La tercera parte del libro, quizá la más desconocida pero también la que resulta más atractiva, nos traslada al triunfo de la Hégira musulmana, entendida como gran «migración» musulmana, y al mismo tiempo a la forja del Islam como religión universal. Y aquí es donde conocemos de primera mano la labor de esos primeros cuatro califas –y su paulatina corrupción–, dando paso a la primera (y revolucionaria) dinastía árabe, los omeyas. Antes, Holland trata las pugnas en el seno del Imperio árabe inicial –entre los Quaraysh, de los cuales formaba parte Mahoma, y los muhajirun, o los «emigrantes» surgidos de la hégira, los primeros musulmanes como tales–, y muestra las divergencias del Islam como religión (de un modo similar a las disensiones del cristianismo en los siglos IV y V). Tendría que llegar alguien como Abd al-Malik –que Holland considera el Constantino árabe–, que, triunfante tras las guerras civiles (Fitna) posteriores al asesinato de Alí y el establecimiento de los omeyas, fijaría las bases definitivas de la doctrina y de la propia comunidad (Umma) islámica. Con Abd al-Malik (685-705) surgen los lemas que circularían con las monedas nuevas de finales del siglo VII –«En el nombre de Dios, Mahoma es el mensajero de Dios»–, establecería definitivamente a Mahoma como el fundador de la religión islámica, el Profeta, y establecería La Meca como la «Casa de Dios», el lugar de peregrinaje, junto a Medina (Yathrib) y Jerusalén. Abd al-Malik (en cierto modo, también el San Pablo musulmán), rompía con el pasado reciente, al tiempo que lo reelaboraba, reinventando a su vez a Mahoma como «el auténtico medio para la transmisión de la Palabra de Dios», y creando el «imperio árabe global». Con posterioridad se produce la decadencia de los omeyas y su derrocamiento por parte de los abasíes, descendientes de Abbas, tío de Mahoma, que a su vez suponen un giro en el propio «Estado» o imperio árabe: el establecimiento en Bagdad, nueva capital fundada en 762, la compilación de la Sunna (la colección de hadices que constituyen la «tradición» y la parte principal de la doctrina islámica), el asentamiento del Imperio árabe en el centro que suponía Mesopotamia y el extinto Iranshar.

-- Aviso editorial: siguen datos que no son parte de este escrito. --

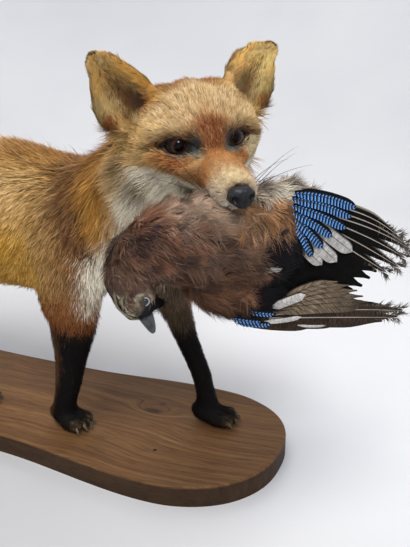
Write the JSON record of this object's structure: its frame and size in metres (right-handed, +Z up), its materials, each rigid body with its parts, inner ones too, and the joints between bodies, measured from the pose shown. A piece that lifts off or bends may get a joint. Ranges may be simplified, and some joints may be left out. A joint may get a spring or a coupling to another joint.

El resultado, como puede percibir el lector, es un libro mucho más complejo y rico en matices e interpretaciones que esa portada, ese subtítulo e incluso la pluralización de esas «espadas» en la traducción castellana (singular sword en el original, y que remite a un proverbio de Mahoma: «las puertas del paraíso están a la sombra de la espada»). Un libro que en ocasiones puede parecer denso (y sólo lo parece) y que nos ofrece una perspectiva novedosa sobre los orígenes del Islam como religión e imperio global, y sobre sus dos antecesores en pugna en el mundo de la Antigüedad Tardía: romanos bizantinos y persas sasánidas. Una agradable sorpresa, en definitiva.

2 comentarios:

Lopekan dijo...

Magnífica reseña, tan completa que, como pasa habitualmente con las tuyas, posterga sine die la lectura del libro. Ayyy.

Oscar González dijo...

Pues entonces estoy haciendo algo mal... :-P ¡Saludos!